1) sad to say, none of us is gonna get of this wonderful experiment called "life" alive...so there needs to be a balance between the benefits of long term compounding growth and the immediate cashflow needs and lifestyle wants of the investor.

2) remember also the time value of money...depending upon your needs, a dollar today may well be better than three in five years' time!

this is an interesting thread, don't get me wrong, but wistful reminiscing about "what might have been" with the benefit of hindsight is only valuable if we learn from history and try not to repeat the mistakes of the past (not that I'm suggesting all the sell decisions mentioned were mistakes - in fact I'm arguing, perhaps not as eloquently as I'd hoped, the exact opposite).

Whilst many a loving grandparent would probably be pleased to know that their property held in the family is now worth $X Million it seems a little bit unfair to me to suggest that selling to enjoy the fruits of one's investing (whilst making adequate provision for the next generation) is either selfish or necessarily a mistake.

For example, how can you weigh the intangible benefits of the father who sold the property mentioned at the start of this thread so that his family could have an enjoyable rural upbringing?
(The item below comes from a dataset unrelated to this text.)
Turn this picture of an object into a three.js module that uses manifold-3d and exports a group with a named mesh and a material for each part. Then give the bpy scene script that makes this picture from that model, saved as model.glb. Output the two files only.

You can't.
 
Hi,

Could not resist this topic, so here is my tale.

Wife, new baby & I built a b/v 3br house on full 1/4 acre block in quiet cul-de-sac at Wilberforce (Sydney) in 1980 Total cost - $34,000.

Wife, 3 kids & I move. Sold in 1990 for $113,000 at auction.

It would have a value today of the low/mid 200's.

Yet when I sold in 1990 my mindset didn't notice the significance of the value increase and how this could be used, too worried about work, family etc I guess.... I look back and wish I had started then what I am now doing, would have been 9 years further advanced....oh well.

I am educating my kids, so they can see the value in starting on the road to property investment at a young age.